In an effort to understand the lay of the land before formally establishing the project’s presence in the Capitol View neighborhood, Rameau and Moody attended community and block association meetings and neighborhood planning unit sessions. They say the local response has been positive. “Great schools, great families and great parks are what make a community great,” says Rameau. “We’re just happy this great music building can be part of a thriving ecosystem without displacing long-standing, legacy populations.”
The single-story structure will feature a reception area, quiet zones for study and a sheet music library. There will be a green room for visiting artists, a 2,500-square-foot performance hall and broadcast quality sound, lighting and camera equipment on deck to facilitate livestreaming of concerts and lectures online. And the pièces de résistance are 10 sound-isolating rehearsal rooms designed by the Wenger Corporation — an industry leader in equipping music schools and conservatories — in which students can refine their skills individually or as part of an ensemble.

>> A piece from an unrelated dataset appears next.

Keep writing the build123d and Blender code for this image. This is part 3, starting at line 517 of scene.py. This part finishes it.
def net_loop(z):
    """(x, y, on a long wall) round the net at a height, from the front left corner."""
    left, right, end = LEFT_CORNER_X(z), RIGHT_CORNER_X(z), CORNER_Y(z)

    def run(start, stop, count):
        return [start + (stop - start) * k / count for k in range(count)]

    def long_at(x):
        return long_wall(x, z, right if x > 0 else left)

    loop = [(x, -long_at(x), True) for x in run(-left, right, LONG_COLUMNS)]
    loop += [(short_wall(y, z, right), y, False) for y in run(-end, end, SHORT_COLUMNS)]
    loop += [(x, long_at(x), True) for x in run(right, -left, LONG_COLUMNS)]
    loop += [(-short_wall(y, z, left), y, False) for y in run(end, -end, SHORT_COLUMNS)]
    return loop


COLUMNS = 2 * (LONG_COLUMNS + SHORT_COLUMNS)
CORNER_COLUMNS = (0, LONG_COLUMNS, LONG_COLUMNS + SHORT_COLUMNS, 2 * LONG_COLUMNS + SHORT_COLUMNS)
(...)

“Future leaders are going to be mentored in this hall,” says Rameau. “In the world of music conservatories, this space is sacred. People take pride in shedding here. It’s like going to the gym and having a great session. You come out a stronger player, and everybody in the gym respects the effort.”
“AMP students will be prepared for whatever comes next,” says Moody. “I’m fine if they don’t get it now — that’s just the nature of being young and taking things for granted. But once they go out into the world, gain perspective and look back, they’ll appreciate the significance of this facility and the lessons learned here.”
Then again, if they’re anything like Alivia, they already know the score. “Playing music also helps me focus and think differently,” she says. “There have been times when I’ve resolved a problem — at school or in life — and thought to myself, If I didn’t know music, I would never have figured this out. I thank my momma for pushing me because without her I wouldn’t have signed up for this.”